Exercise: Please give back word for word the lines below, from the first one through the one with "return Part.makeCompound(ends)".

Data provided:
......
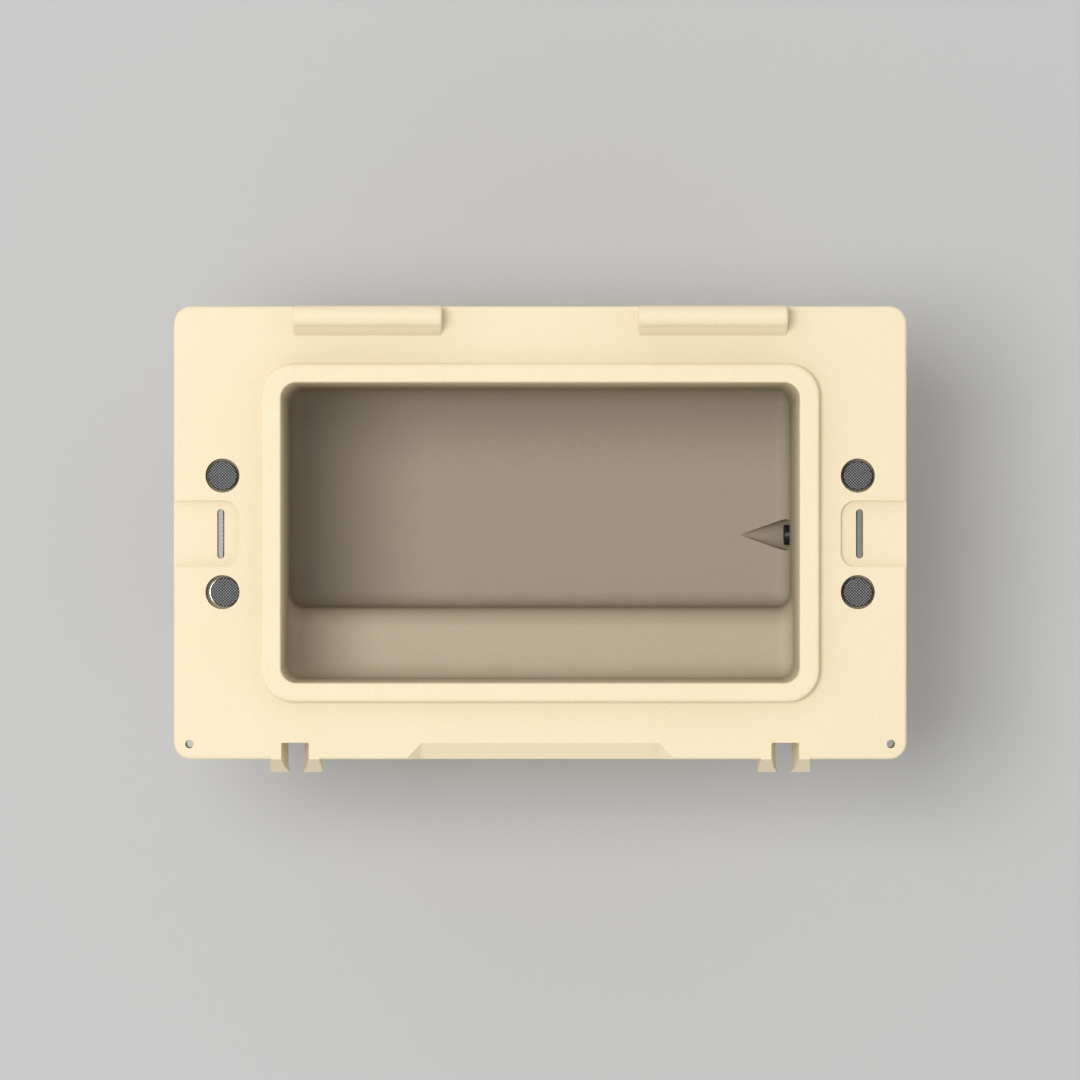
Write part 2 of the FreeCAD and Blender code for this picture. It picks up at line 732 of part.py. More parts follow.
def filling_plug(row):
    """Plug pressed into a filling hole after foaming."""
    y = row * PLUG_Y
    head = rod(PLUG_R, Vector(0, y, FOOT_STAND), Vector(0, 0, 1), PLUG_HEAD_THICKNESS - PLUG_GAP)
    stem_top = PLUG_HEAD_THICKNESS + SKIN - PLUG_GAP
    stem = rod(PLUG_STEM_R, Vector(0, y, FOOT_STAND), Vector(0, 0, 1), stem_top)
    return fuse_all([head, stem])


def rope_stop(name, side, row):
    """Round stop that a rope's end is set in, lying in the wide part of its hole."""
    x, y = rope_place(side, row)
    foot = STOP_FOOT_Z
    height = DECK_HEIGHT - STOP_TOP_BELOW_DECK - foot
    shifted = x - side * STOP_OFFSETS[name]
    button = rod(STOP_R, Vector(shifted, y, foot), Vector(0, 0, 1), height)
    button = rounded_at(button, STOP_EDGE_R, at_height(foot + height))
    socket = rod(ROPE_R + GRIP_BORE_GAP, Vector(x, y, foot - 1), Vector(0, 0, 1), STOP_SOCKET_DEPTH + 1)
    return button.cut(socket)


def stop_washer(side, row):
    """Steel washer that spreads a rope's pull over the step in its hole."""
    x, y = rope_place(side, row)
    disc = rod(WASHER_R, Vector(x, y, ROPE_SEAT_Z), Vector(0, 0, 1), WASHER_THICKNESS)
    return disc.cut(rod(ROPE_R + ROPE_HOLE_GAP, Vector(x, y, ROPE_SEAT_Z - 1), Vector(0, 0, 1), PAST))


def rope_ends(side):
    """The two lengths of rope inside the deck, from each stop down to the deck's underside."""
    length = STOP_FOOT_Z + STOP_SOCKET_DEPTH - GRIP_BORE_GAP - FLANGE_UNDER
    ends = []
    for row in (-1, 1):
        x, y = rope_place(side, row)
        ends.append(rod(ROPE_R, Vector(x, y, FLANGE_UNDER), Vector(0, 0, 1), length))
    return Part.makeCompound(ends)


def rope_route(side):
    """Points of the hanging loop, from one pivot round to the other."""
    x, rear_y = rope_place(side, 1)
    half = ROPE_PITCH / 2
    bottom = ROPE_PIVOT_Z - ROPE_LOOP_DROP
    right = [
        Vector(x, half, ROPE_PIVOT_Z),
        Vector(x, half + ROPE_BULGE, ROPE_PIVOT_Z - ROPE_LEG),
        Vector(x, half, ROPE_PIVOT_Z - 2 * ROPE_LEG),
        Vector(x, ROPE_LOOP_FLAT / 2, bottom),
    ]
    left = [Vector(p.x, -p.y, p.z) for p in reversed(right)]
    shift = Vector(0, rear_y - half, 0)
    return [p + shift for p in right + left]


def bend_radii(points):
    """Radius of the arc at each inner point: as large as its two runs allow."""
    radii = [0]
    for before, here, after in zip(points, points[1:], points[2:]):
        turn = (here - before).getAngle(after - here)
        shorter = min((here - before).Length, (after - here).Length)
        radii.append(0.45 * shorter / math.tan(turn / 2))
    return radii + [0]


def tube(points, radii, radius):
    """Round tube along straight runs and their arcs, and the path that it follows."""
    path = rounded_wire(points, radii, False)
    start = points[0]
    ring = Part.Wire(Part.makeCircle(radius, start, points[1] - start))
    return path.makePipeShell([ring], True, True), path


def rope_loop(name, side):
    """The hanging loop of rope, with a dome at each end that turns in the mouth of its hole."""
    points = rope_route(side)
    radii = bend_radii(points)
    loop, path = tube(points, radii, ROPE_R)
    section = math.pi * ROPE_R**2
    bends = ", ".join(f"{radius:.1f}" for radius in radii[1:-1])
    print(f"{name}: bend radii {bends} mm, length {path.Length:.1f} mm")
    print(f"{name}: volume {loop.Volume:.0f} mm3, section times length {section * path.Length:.0f} mm3")
    domes = [Part.makeSphere(ROPE_R, point) for point in (points[0], points[-1])]
    return fuse_all([loop] + domes)


def grip(side):
    """Moulded hand grip around the bottom of the loop."""
    points = rope_route(side)
    radii = bend_radii(points)
    share = GRIP_END_SHARE
    first = points[2] + (points[3] - points[2]) * share
    last = points[5] + (points[4] - points[5]) * share
    bend = [first, points[3], points[4], last]
    middle_radii = [0, radii[3], radii[4], 0]
    sleeve, _ = tube(bend, middle_radii, GRIP_R)
    ends = [edge for edge in sleeve.Edges if on_grip_end(edge, first, last)]
    sleeve = sleeve.makeFillet(GRIP_END_R, ends)
    bore, _ = tube(points, radii, ROPE_R + GRIP_BORE_GAP)
    return sleeve.cut(bore)


def on_grip_end(edge, first, last):
    """Is this edge the rim of one of the sleeve's two flat ends?"""
    middle = edge.CenterOfMass
    return min((middle - first).Length, (middle - last).Length) < TINY + GRIP_R / 2


def drain_gasket():
    """Flat gasket between the drain's flange and its seat."""
    disc = along_drain(DRAIN_GASKET_R, drain_seat_x(), DRAIN_GASKET_THICKNESS)
    hole = along_drain(SPOUT_TUBE_R + SPOUT_HOLE_GAP, drain_seat_x() - 1, PAST)
    return cut_all(disc, [hole] + [clear_hole(i) for i in range(DRAIN_SCREW_COUNT)])


def clear_hole(i):
    """Clearance hole for one drain screw through the gasket and the flange."""
    y, z = screw_spot(i)
    start = Vector(drain_seat_x() - 1, y, z)
    return rod(DRAIN_SCREW_R + DRAIN_SCREW_GAP, start, Vector(1, 0, 0), PAST)


def spout_flange_x():
    """x of the drain flange's inner face."""
    return drain_seat_x() + DRAIN_GASKET_THICKNESS


def drain_spout():
    """Drain fitting: a tube through the wall, a screwed flange and a neck with a hose thread."""
    flange_x = spout_flange_x()
    start_x = MOUTH_WIDTH / 2 - SPOUT_PROUD
    through = along_drain(SPOUT_TUBE_R, start_x, flange_x - start_x + 1)
    flange = along_drain(SPOUT_FLANGE_R, flange_x, SPOUT_FLANGE_THICKNESS)
    neck = along_drain(SPOUT_NECK_R, flange_x, SPOUT_FLANGE_THICKNESS + SPOUT_NECK_LENGTH)
    bore = along_drain(SPOUT_BORE_R, start_x - 1, 4 * PAST)
    spout = fuse_all([through, flange, neck])
    return cut_all(spout, [bore] + [clear_hole(i) for i in range(DRAIN_SCREW_COUNT)])


def drain_screws():
    """Self-tapping screws that hold the drain's flange."""
    screws = []
    for i in range(DRAIN_SCREW_COUNT):
        y, z = screw_spot(i)
        head_x = spout_flange_x() + SPOUT_FLANGE_THICKNESS
        shank_start = Vector(head_x - DRAIN_SCREW_LENGTH, y, z)
        shank = rod(DRAIN_SCREW_R, shank_start, Vector(1, 0, 0), DRAIN_SCREW_LENGTH + 1)
        head = rod(DRAIN_SCREW_HEAD_R, Vector(head_x, y, z), Vector(1, 0, 0), DRAIN_SCREW_HEAD_HEIGHT)
        screws.append(fuse_all([shank, head]))
    return Part.makeCompound(screws)


def neck_end_x():
    """x of the open end of the drain's neck."""
    return spout_flange_x() + SPOUT_FLANGE_THICKNESS + SPOUT_NECK_LENGTH


def cap_washer():
    """Flat washer inside the drain cap, pressed on the end of the neck."""
    inner_r = SPOUT_BORE_R + CAP_WASHER_GAP
    disc = along_drain(SPOUT_NECK_R, neck_end_x() + TINY, CAP_WASHER_THICKNESS)
    return disc.cut(along_drain(inner_r, neck_end_x() - 1, PAST))


def drain_cap():
    """Cap that screws over the drain's neck."""
    roof_x = neck_end_x() + 2 * TINY + CAP_WASHER_THICKNESS
    length = SPOUT_NECK_LENGTH - CAP_FOOT_GAP - DRAIN_SCREW_HEAD_HEIGHT + CAP_WASHER_THICKNESS + CAP_ROOF
    cup = along_drain(CAP_R, roof_x + CAP_ROOF - length, length)
    cup = rounded_at(cup, CAP_EDGE_R, lambda spot: abs(spot.x - roof_x - CAP_ROOF) < TINY)
    return cup.cut(along_drain(SPOUT_NECK_R + CAP_BORE_GAP, roof_x - length, length))


def foot(spot):
    """Rubber foot in its pocket, with a sunk seat for its screw."""
    x, y = spot
    height = FOOT_STAND + FOOT_POCKET_DEPTH
    pad = rod(FOOT_R, Vector(x, y, 0), Vector(0, 0, 1), height)
    pad = rounded_at(pad, FOOT_EDGE_R, at_height(0.0))
    seat_start = Vector(x, y, -1)
    seat = rod(FOOT_SCREW_HEAD_R + FOOT_SCREW_GAP, seat_start, Vector(0, 0, 1), FOOT_SCREW_SEAT_DEPTH + 1)
    hole = rod(FOOT_SCREW_R + FOOT_SCREW_GAP, Vector(x, y, 0), Vector(0, 0, 1), height + 1)
    return cut_all(pad, [seat, hole])


def foot_screws():
    """Screws that hold the feet."""
    screws = []
    for x, y in corner_spots().values():
        head_z = FOOT_SCREW_SEAT_DEPTH - FOOT_SCREW_HEAD_HEIGHT
        head = rod(FOOT_SCREW_HEAD_R, Vector(x, y, head_z), Vector(0, 0, 1), FOOT_SCREW_HEAD_HEIGHT)
        shank = rod(FOOT_SCREW_R, Vector(x, y, head_z + 1), Vector(0, 0, 1), FOOT_SCREW_LENGTH)
        screws.append(fuse_all([head, shank]))
    return Part.makeCompound(screws)


def foot_inserts():
    """Threaded brass inserts moulded into the shell above the feet."""
    inserts = []
    for x, y in corner_spots().values():
        seat = FOOT_STAND + FOOT_POCKET_DEPTH
        sleeve = rod(INSERT_R - TINY, Vector(x, y, seat), Vector(0, 0, 1), INSERT_LENGTH - TINY)
        inserts.append(sleeve.cut(rod(FOOT_SCREW_R + TINY, Vector(x, y, seat - 1), Vector(0, 0, 1), PAST)))
    return Part.makeCompound(inserts)


def all_pieces():
    """Every piece of the object by node name."""
    pieces = {
        "body_shell": body_shell(),
        "foam_core": foam_core(),
        "foam_plug_front": filling_plug(-1),
        "foam_plug_rear": filling_plug(1),
        "drain_gasket": drain_gasket(),
        "drain_spout": drain_spout(),
        "drain_screws": drain_screws(),
        "drain_cap_washer": cap_washer(),
        "drain_cap": drain_cap(),
        "foot_screws": foot_screws(),
        "foot_inserts": foot_inserts(),
    }
    for side, side_name in ((-1, "left"), (1, "right")):
        pieces[f"rope_ends_{side_name}"] = rope_ends(side)
        pieces[f"rope_loop_{side_name}"] = rope_loop(f"rope_loop_{side_name}", side)
        pieces[f"grip_{side_name}"] = grip(side)
        for row, row_name in ((-1, "front"), (1, "rear")):
            corner = f"{row_name}_{side_name}"
            pieces[f"rope_stop_{corner}"] = rope_stop(corner, side, row)
            pieces[f"rope_washer_{corner}"] = stop_washer(side, row)
    for corner, spot in corner_spots().items():
        pieces[f"foot_{corner}"] = foot(spot)
    return pieces


os.makedirs("parts", exist_ok=True)
for node, shape in all_pieces().items():
    shape.translate(PLAN_SHIFT)
    shape.exportStep(f"parts/{node}.step")
    print(f"{node}: {len(shape.Solids)} solid(s), {shape.Volume / 1000:.1f} cm3, valid {shape.isValid()}")
print(f"drain cap travel per radian {THREAD_PITCH / 2 / math.pi:.5f} mm, {THREAD_TURNS} turns")
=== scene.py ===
"""Base of a rotomoulded ice chest, standing open on a pale studio floor.

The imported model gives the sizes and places. This script gives its pieces their finished shapes and
surfaces: the grained polyethylene shell, braided rope handles with ribbed grips, knurled rope stops,
the drain with its threaded neck and cap, and the feet, screws and filling plugs underneath.
"""

import logging
import math
from dataclasses import dataclass, field
from enum import Enum

import bmesh
import bpy
from mathutils import Matrix, Vector


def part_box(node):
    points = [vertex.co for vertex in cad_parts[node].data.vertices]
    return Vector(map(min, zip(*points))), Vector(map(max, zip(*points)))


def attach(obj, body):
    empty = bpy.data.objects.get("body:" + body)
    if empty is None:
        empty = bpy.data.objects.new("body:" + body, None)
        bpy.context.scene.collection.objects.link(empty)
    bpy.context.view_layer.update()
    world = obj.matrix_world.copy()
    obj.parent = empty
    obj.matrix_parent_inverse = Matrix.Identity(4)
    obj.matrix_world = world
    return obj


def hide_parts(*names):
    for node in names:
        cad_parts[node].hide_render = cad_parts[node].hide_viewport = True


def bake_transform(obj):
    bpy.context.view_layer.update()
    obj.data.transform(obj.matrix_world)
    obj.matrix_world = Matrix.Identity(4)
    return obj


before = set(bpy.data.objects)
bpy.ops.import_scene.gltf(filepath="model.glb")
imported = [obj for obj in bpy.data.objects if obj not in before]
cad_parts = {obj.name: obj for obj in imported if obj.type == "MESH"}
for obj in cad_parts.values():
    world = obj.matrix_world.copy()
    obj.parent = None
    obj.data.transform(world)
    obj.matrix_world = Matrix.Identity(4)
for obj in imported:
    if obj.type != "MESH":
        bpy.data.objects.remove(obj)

LOG = logging.getLogger("ice_chest")
MM = 0.001
MERGE_GAP = 0.002 * MM
X_AXIS = Vector((1, 0, 0))
Z_AXIS = Vector((0, 0, 1))


class Side(Enum):
    """The end of the chest that a piece is on."""

    LEFT = -1
    RIGHT = 1


class Row(Enum):
    """The half of the chest that a piece is in."""

    FRONT = -1
    REAR = 1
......
Answer in full:
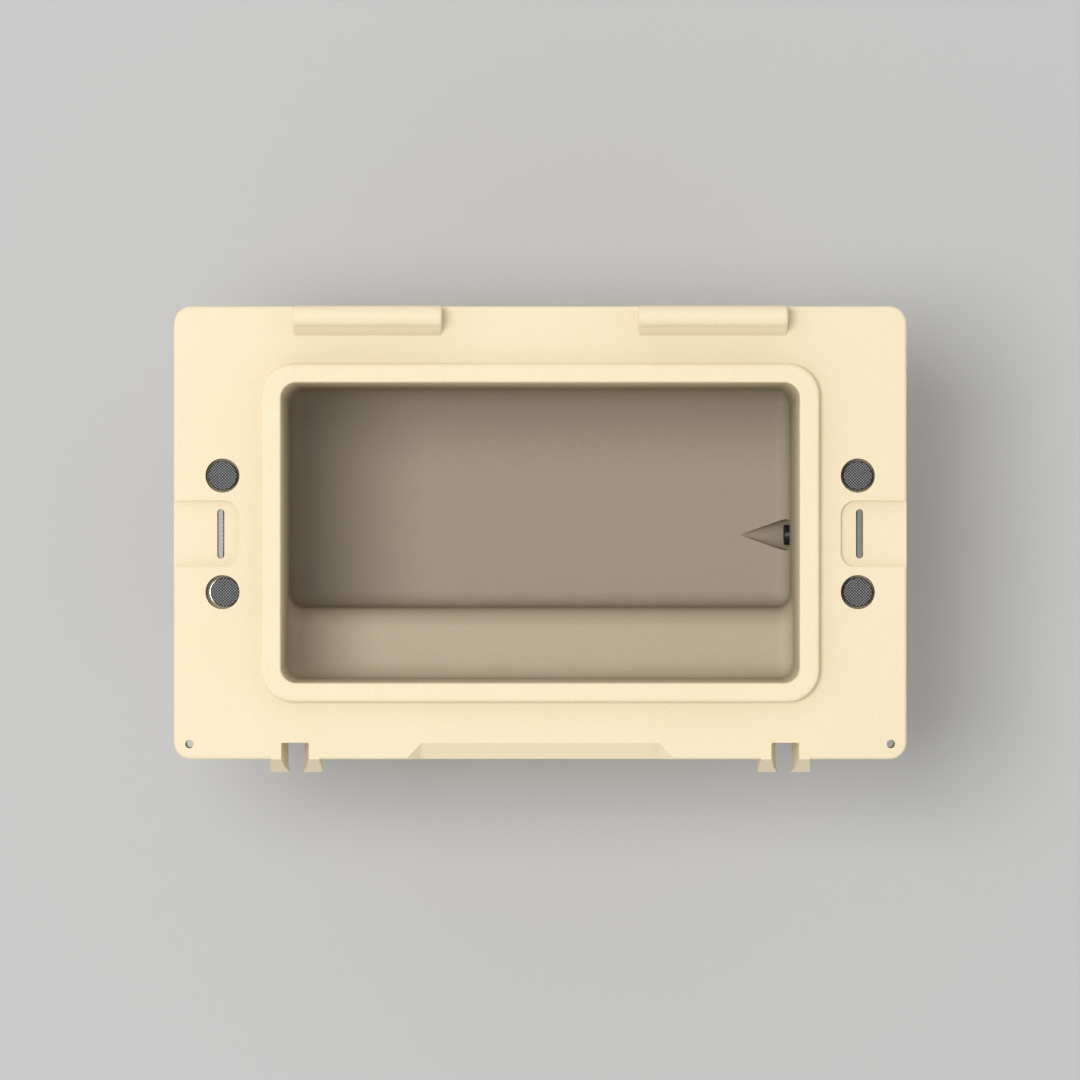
Write part 2 of the FreeCAD and Blender code for this picture. It picks up at line 732 of part.py. More parts follow.
def filling_plug(row):
    """Plug pressed into a filling hole after foaming."""
    y = row * PLUG_Y
    head = rod(PLUG_R, Vector(0, y, FOOT_STAND), Vector(0, 0, 1), PLUG_HEAD_THICKNESS - PLUG_GAP)
    stem_top = PLUG_HEAD_THICKNESS + SKIN - PLUG_GAP
    stem = rod(PLUG_STEM_R, Vector(0, y, FOOT_STAND), Vector(0, 0, 1), stem_top)
    return fuse_all([head, stem])


def rope_stop(name, side, row):
    """Round stop that a rope's end is set in, lying in the wide part of its hole."""
    x, y = rope_place(side, row)
    foot = STOP_FOOT_Z
    height = DECK_HEIGHT - STOP_TOP_BELOW_DECK - foot
    shifted = x - side * STOP_OFFSETS[name]
    button = rod(STOP_R, Vector(shifted, y, foot), Vector(0, 0, 1), height)
    button = rounded_at(button, STOP_EDGE_R, at_height(foot + height))
    socket = rod(ROPE_R + GRIP_BORE_GAP, Vector(x, y, foot - 1), Vector(0, 0, 1), STOP_SOCKET_DEPTH + 1)
    return button.cut(socket)


def stop_washer(side, row):
    """Steel washer that spreads a rope's pull over the step in its hole."""
    x, y = rope_place(side, row)
    disc = rod(WASHER_R, Vector(x, y, ROPE_SEAT_Z), Vector(0, 0, 1), WASHER_THICKNESS)
    return disc.cut(rod(ROPE_R + ROPE_HOLE_GAP, Vector(x, y, ROPE_SEAT_Z - 1), Vector(0, 0, 1), PAST))


def rope_ends(side):
    """The two lengths of rope inside the deck, from each stop down to the deck's underside."""
    length = STOP_FOOT_Z + STOP_SOCKET_DEPTH - GRIP_BORE_GAP - FLANGE_UNDER
    ends = []
    for row in (-1, 1):
        x, y = rope_place(side, row)
        ends.append(rod(ROPE_R, Vector(x, y, FLANGE_UNDER), Vector(0, 0, 1), length))
    return Part.makeCompound(ends)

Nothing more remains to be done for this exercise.